If you read our blog, you know that the National Labor Relations Board (“NLRB” or the “Board”) has been feeling particularly spicy this year.  Well, they are at it again, and this time, they’ve issued a decision in Stericycle, Inc. that requires a very close look at your handbooks and policies.

Don’t have a unionized workforce?  Doesn’t matter. The National Labor Relations Act (“NLRA”) also applies to employees engaging in protected activity, such as joining together to discuss wages and working conditions, whether a union is involved or not.  So don’t close this tab just yet.

The decision is a little complicated, so we’ll try to boil it down to the most important points.  The basic idea is that workplace policies can’t infringe on employee’s rights under the NLRA, directly or indirectly.  For example, a policy instructing employees to keep their wage rates confidential would clearly be unlawful under the NLRA (and California law!).  But, policies that merely discourage employees from engaging in protected activity can also be a problem. For example, a media policy that instructs employees to refer all outside inquiries about the company to the CEO also might infringe on employee rights—because employees might believe they are prohibited from speaking to the media in their own capacity.

For the last five years or so, the NLRB has taken the position that policies that discourage employees from engaging in protected activity are nevertheless lawful if the employer’s reason for needing the policy outweighs the effect on employee rights.  The classic example is a “no recording” policy. Although employees have the right to record working conditions, employers could still have a “no recording” policy under the old standard to the extent the employer’s legitimate business interest (e.g., protecting customer privacy) was more important.

This week’s decision mostly eliminates the employer’s reasoning from the analysis.  Now, the NLRB will assess whether a “reasonable employee” could interpret a policy as discouraging them from engaging in protected activity.  The NLRB explained that because a “reasonable employee” is in a disadvantaged economic position compared to the employer, they likely will interpret policies broadly to avoid discipline.  So, a reasonable employee’s interpretation of a policy need not be the most obvious or practical one. 

If the NLRB decides the policy could “chill” a reasonable employee’s exercise of their rights, the policy is unlawful unless the employer can show that it could not accomplish a “substantial and legitimate” business purpose through a more narrowly tailored rule.  In other words, the employer must prove that there wasn’t a better way to write the policy.  

The problem here is twofold: first, it’s difficult to anticipate how employees will read unintended meanings into your policies.  Second, it’s very tricky to draft policies that are general enough to be flexible for the circumstances, but sufficiently focused to avoid those unintended meanings.  For example, many employers have rules that employees may not be insubordinate, rude, or disrespectful in the workplace.  Sounds like a perfectly rational expectation—unless your employee interprets that language to mean they will get in trouble if they complain about wages with their coworkers. Some policies that are especially likely to cause problems are those addressing employee behavior, such as standards of conduct, social media, off-duty conduct, conflicts of interest, public relations, customer service, and more.
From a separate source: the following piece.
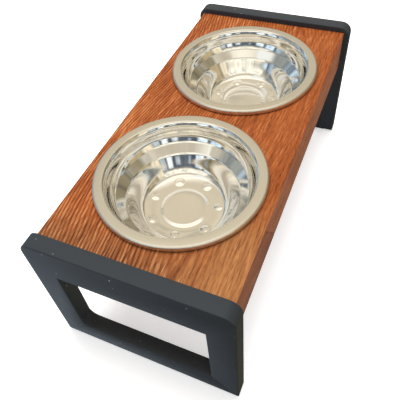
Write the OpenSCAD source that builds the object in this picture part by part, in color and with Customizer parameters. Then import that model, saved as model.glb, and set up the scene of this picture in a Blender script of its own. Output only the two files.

Keep in mind that this decision will also affect policies outside your handbook.  For example, if you have a policy relating to confidentiality of workplace investigations, you need to give it a hard look.  Although the NLRB previously suggested that an employer could require temporary confidentiality during an investigation for legitimate reasons (e.g., to avoid witnesses colluding), the new decision suggests you need a more tailored policy, or even a case-by-case assessment for each investigation.

The take-home message: You will need to carefully consider the wording of each and every policy.  If you already prepared your handbook for the year, you need to take a second look. If you weren’t planning to revise your handbook this year, reconsider.  If you’re planning on hiding under the bed, we get it.

We’re here to help.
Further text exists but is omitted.